# Jackson David Ellefson Bass- New for 2011!



## Sebastian (Jan 6, 2011)

> http://www.jacksonguitars.com/blog/?p=1365
> *The USA Custom Shop Rust in Peace Concert Bass features a limited-edition burned-in fallout logo and Rust in Peace themed case. Additional features include an alder body, quartersawn maple neck with a compound radius ebony fretboard, jumbo frets and pearl shark fin inlays, one EMG® 35DC bridge pickup, one EMG® 35CS neck pickup, EMG® BQS electronics, a BADASS&#8482; bridge and Hipshot tuning machines. Fifteen four- and five-string models will be available in Black and Quicksilver for a limited run of 60 total basses.*


----------



## ralphy1976 (Jan 6, 2011)

i always feel that 5 string basses look much more "rounded / finished" than 4 strings...i really like the look of it, but i would have prefer the 5 string in silver!!!

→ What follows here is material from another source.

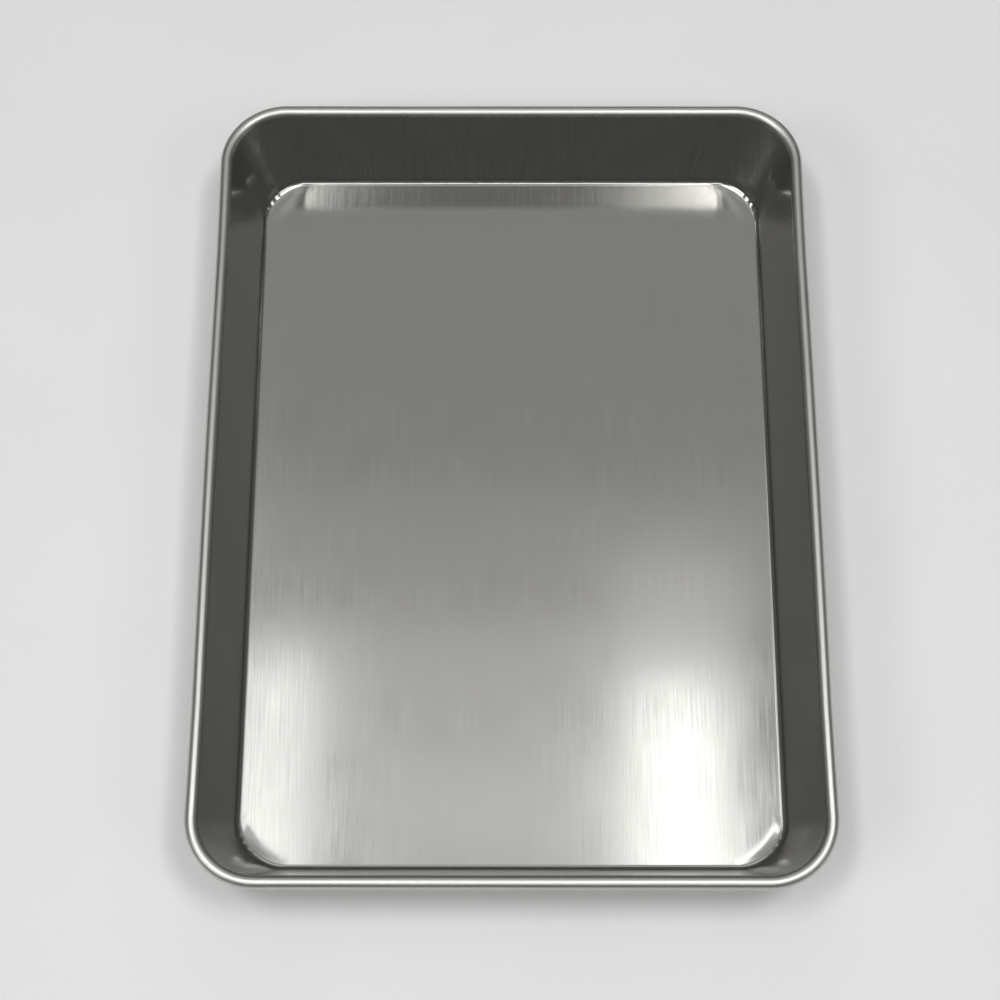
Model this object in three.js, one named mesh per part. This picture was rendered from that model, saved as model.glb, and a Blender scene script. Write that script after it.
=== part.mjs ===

EDIT : i am an ass, it is in silver in the video!!!


----------



## Sebastian (Jan 6, 2011)

ralphy1976 said:


> i always feel that 5 string basses look much more "rounded / finished" than 4 strings...i really like the look of it, but i would have prefer the 5 string in silver!!!
> 
> EDIT : i am an ass, it is in silver in the video!!!



Yup  there are 15 black & 15 silver 5 strings and 15 black & 15 silver 4 strings.

I don't play Bass - but a Silver 5 would be a bass I would like to play


----------



## Ishan (Jan 6, 2011)

I always hated the look of these. It's like they had to make a bass due to demand but just adapted one of their guitar model...


----------



## DLG (Jan 6, 2011)

my first serious bass back in eighth grade was that jackson he played in the symphony of destruction vid, but no shark fins. man, I was such a megadeth fanboy 

these look nice


----------